* COLLECTED DATA *
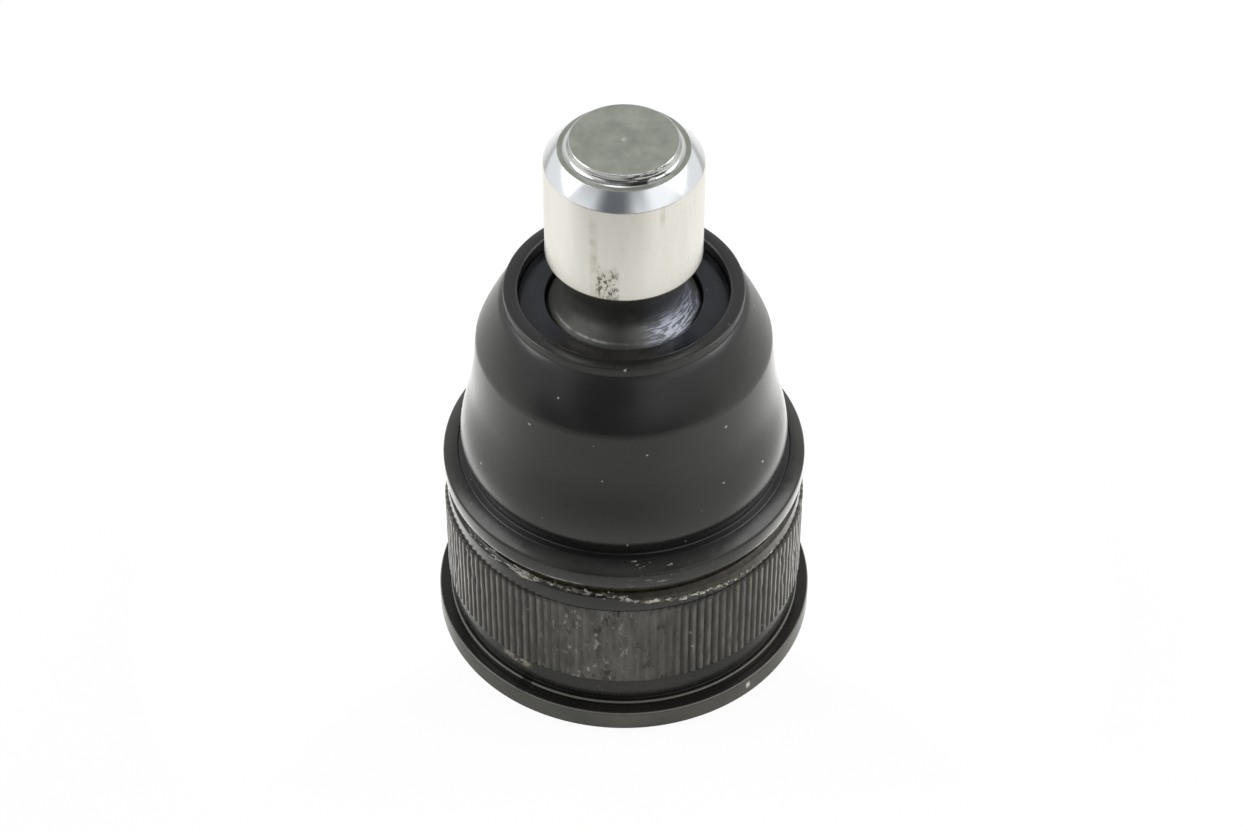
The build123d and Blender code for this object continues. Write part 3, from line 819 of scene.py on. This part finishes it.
def serrated_band():
    """Straight teeth round the body, rubbed low in places, with a lead at both ends."""
    count = 136
    crest_share = 0.3
    core_r = VALLEY_R - 0.46
    lead = 0.3
    rungs = 12
    # Crests are rubbed low at random, and pressed down in front, a little to the left
    rub_scale, rub_onset, rub_depth = 0.55, 0.12, 0.35
    press_turn, press_onset, press_depth = 0.07, 0.88, 1.5
    pitch = 2 * math.pi / count
    flank = pitch * (1 - crest_share) / 2
    corners = [
        (core_r, 0),
        (VALLEY_R, 0),
        (CREST_R, flank),
        (CREST_R, pitch / 2),
        (CREST_R, pitch - flank),
        (VALLEY_R, pitch),
        (core_r, pitch),
    ]
    bm = bmesh.new()
    tooth = bm.faces.new([bm.verts.new((r * math.cos(a), r * math.sin(a), BAND_FOOT)) for r, a in corners])
    around = pitch * (count - 1)
    bmesh.ops.spin(
        bm, geom=[tooth], cent=(0, 0, 0), axis=(0, 0, 1), angle=around, steps=count - 1, use_duplicate=True
    )
    bmesh.ops.remove_doubles(bm, verts=bm.verts, dist=0.002)
    base = upper = bm.faces[:]
    straight = BAND_TOP - BAND_FOOT - 2 * lead
    for level in [BAND_FOOT + lead + straight * i / rungs for i in range(rungs + 1)] + [BAND_TOP]:
        raised = bmesh.ops.extrude_face_region(bm, geom=upper)["geom"]
        if upper is not base:
            bmesh.ops.delete(bm, geom=upper, context="FACES")
        upper = [part for part in raised if isinstance(part, bmesh.types.BMFace)]
        for vert in [part for part in raised if isinstance(part, bmesh.types.BMVert)]:
            vert.co.z = level
    for vert in bm.verts:
        radius = math.hypot(vert.co.x, vert.co.y)
        if radius < VALLEY_R + 0.05:
            continue
        at_end = not BAND_FOOT + lead / 2 < vert.co.z < BAND_TOP - lead / 2
        rubbed = max(0, noise.noise(vert.co * rub_scale) - rub_onset) * rub_depth
        facing = math.cos(math.atan2(vert.co.x, -vert.co.y) + press_turn)
        pressed = max(0, facing - press_onset) * press_depth
        target = VALLEY_R if at_end else CREST_R - rubbed - pressed
        vert.co.xy *= target / radius
    return piece("serrated_band", bm, band_coat(), sharp_deg=20)


def torn_coat():
    """Ragged slivers of dip coat: along the scraped line, and on the land's upper edge to the left."""
    count, count_on_edge = 170, 18
    thickness, proud = 0.05, 0.02
    rng = random.Random(7)
    bm = bmesh.new()
    for index in range(count):
        on_edge = index < count_on_edge
        azimuth = math.radians(rng.uniform(-56, -28) if on_edge else rng.triangular(-26, 60, 12))
        across = LAND_R * math.sin(azimuth)
        share = min(max((across - SCRAPE_DROP_FROM) / (SCRAPE_DROP_TO - SCRAPE_DROP_FROM), 0), 1)
        dropped = (SCRAPE_HIGH - SCRAPE_LOW) * share**2 * (3 - 2 * share)
        sunk = max(0, across - SCRAPE_DROP_TO) * SCRAPE_SINK
        line = SCRAPE_HIGH - dropped - sunk
        height = rng.gauss(21.95, 0.12) if on_edge else line + rng.gauss(0, 0.16)
        length = rng.uniform(0.5, 1.5) if on_edge else rng.triangular(0.15, 1.1, 0.25)
        slimness = 0.15 if on_edge else 0.5
        flake = bmesh.ops.create_circle(bm, cap_ends=True, radius=length / 2, segments=7)["verts"]
        for vert in flake:
            vert.co.x *= rng.uniform(0.6, 1.2)
            vert.co.y *= rng.uniform(0.4, 1.2) * slimness
        lifted = bmesh.ops.extrude_face_region(bm, geom=list(flake[0].link_faces))["geom"]
        top = [part for part in lifted if isinstance(part, bmesh.types.BMVert)]
        bmesh.ops.translate(bm, verts=top, vec=(0, 0, thickness))
        chamfered = max(0, min(0.5, height - LAND_TOP))
        out = Matrix.Translation((0, chamfered - LAND_R - proud, height))
        upright = Matrix.Rotation(math.radians(90), 4, "X")
        lifted_by = Matrix.Rotation(math.radians(rng.uniform(-35, 10)), 4, "X")
        slanted = Matrix.Rotation(math.radians(rng.uniform(-25, 25)), 4, "Z")
        around = Matrix.Rotation(azimuth, 4, "Z")
        bmesh.ops.transform(bm, verts=flake + top, matrix=around @ out @ upright @ lifted_by @ slanted)
    return piece("torn_coat_slivers", bm, torn_film())


def retainer_ring():
    """Pressed sheet ring round the boot's foot, with its upper edge rolled in."""
    _, foot, top = girth("boot_retainer_ring")
    outer, inner, cap_r = 21.7, 20.85, 19.9
    slope = 0.8
    wall = 0.85
    return turned(
        "retainer_ring_pressed",
        [
            (inner, foot, 0.08),
            (outer, foot, 0.28),
            (outer, top - slope, 0.3),
            (cap_r, top, 0.12),
            (cap_r, top - wall, 0.12),
            (inner, top - slope - wall, 0.3),
        ],
        ring_coat(),
    )


def rubber_boot():
    """Foot bead, waist, skirt, waisted cone, shoulder, rim and sealing lip in one moulding."""
    foot_outer, foot, top = girth("dust_boot")
    skirt_r, waisted_r, cone_r = 19.5, 18.2, 17.25
    skirt, waisted, cone = 29.2, 36.0, 43.8
    wall = 1.7
    rim_r, rim_foot = 13.9, top - 1.2
    mouth_r, mouth_foot = 12.23, 48.37
    lip_r, lip_foot = 9.2, 45.2
    inner_top = 26.05
    return turned(
        "rubber_boot",
        [
            (FOOT_R, foot),
            (foot_outer, foot, 0.2),
            (foot_outer, 25.0, 0.2),
            (19.9, 26.6, 0.2),
            (18.9, 26.675, 0.3),
            curve((19.1, 27.5), (19.5, 28.4), (skirt_r, skirt), 8),
            curve((skirt_r, 31.2), (18.7, 33.5), (waisted_r, waisted), 16),
            curve((17.75, 38.2), (17.45, 41.5), (cone_r, cone), 16),
            curve((16.6, 45.7), (15.3, 48.1), (14.35, 49.8), 12),
            (rim_r, rim_foot),
            (rim_r, top, 0.25),
            (12.4, top, 0.15),
            (mouth_r, top - 0.2),
            (mouth_r, mouth_foot),
            (lip_r, mouth_foot, 0.2),
            (lip_r, lip_foot, 0.2),
            (10.9, lip_foot, 0.3),
            (12.65, 46.05, 0.3),
            curve((14.2, 45.0), (15.4, 44.0), (cone_r - wall, 42.95), 8),
            curve((15.9, 40.0), (16.2, 38.0), (waisted_r - wall, waisted), 10),
            curve((17.0, 33.5), (17.8, 31.2), (skirt_r - wall, skirt), 10),
            curve((17.8, 28.4), (17.3, 27.6), (17.2, 27.1), 6),
            (17.2, inner_top),
            (FOOT_R, inner_top),
            (FOOT_R + 0.4, 25.6),
            (FOOT_R + 0.4, 25.2),
            (FOOT_R, 24.8),
        ],
        moulded_rubber(),
    )


def neck_ring():
    """Stiff ring in the boot's mouth, round the stud's seal seat."""
    outer, foot, top = girth("boot_neck_ring")
    inner = PIN_R + 0.08
    return turned(
        "neck_ring_moulded",
        [(inner, foot, 0.1), (outer, foot, 0.1), (outer, top, 0.15), (inner, top, 0.22)],
        neck_ring_nylon(),
    )


def carried_over(node, material):
    """A CAD node that keeps its shape and takes a better material."""
    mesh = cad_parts[node].data
    mesh.materials.clear()
    mesh.materials.append(material)


bpy.context.scene.view_settings.view_transform = "Standard"
camera()
table()
room()

rides(forged_stud(), "stud", "stud_steel", "ball_stud")
rides(housing_body(), "housing_body", "housing_coat", "housing")
rides(serrated_band(), "housing_body", "housing_coat", "housing")
rides(torn_coat(), "housing_body", "housing_coat")
rides(retainer_ring(), "housing_body", "ring_coat", "boot_retainer_ring")
rides(neck_ring(), "boot_top", "neck_ring_plastic", "boot_neck_ring")

boot = rubber_boot()
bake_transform(boot)
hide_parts("dust_boot")

carried_over("cover_plate", cover_coat())
carried_over("preload_spring", spring_steel())
acetal = moulded_acetal()
carried_over("lower_seat", acetal)
carried_over("upper_seat", acetal)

* YOUR OBJECTIVE *
Set down exactly what runs from the line with "mesh = cad_parts[node].data" to the last line of the data above, including both of those lines and no others.

* EXPECTED OUTPUT *
    mesh = cad_parts[node].data
    mesh.materials.clear()
    mesh.materials.append(material)


bpy.context.scene.view_settings.view_transform = "Standard"
camera()
table()
room()

rides(forged_stud(), "stud", "stud_steel", "ball_stud")
rides(housing_body(), "housing_body", "housing_coat", "housing")
rides(serrated_band(), "housing_body", "housing_coat", "housing")
rides(torn_coat(), "housing_body", "housing_coat")
rides(retainer_ring(), "housing_body", "ring_coat", "boot_retainer_ring")
rides(neck_ring(), "boot_top", "neck_ring_plastic", "boot_neck_ring")

boot = rubber_boot()
bake_transform(boot)
hide_parts("dust_boot")

carried_over("cover_plate", cover_coat())
carried_over("preload_spring", spring_steel())
acetal = moulded_acetal()
carried_over("lower_seat", acetal)
carried_over("upper_seat", acetal)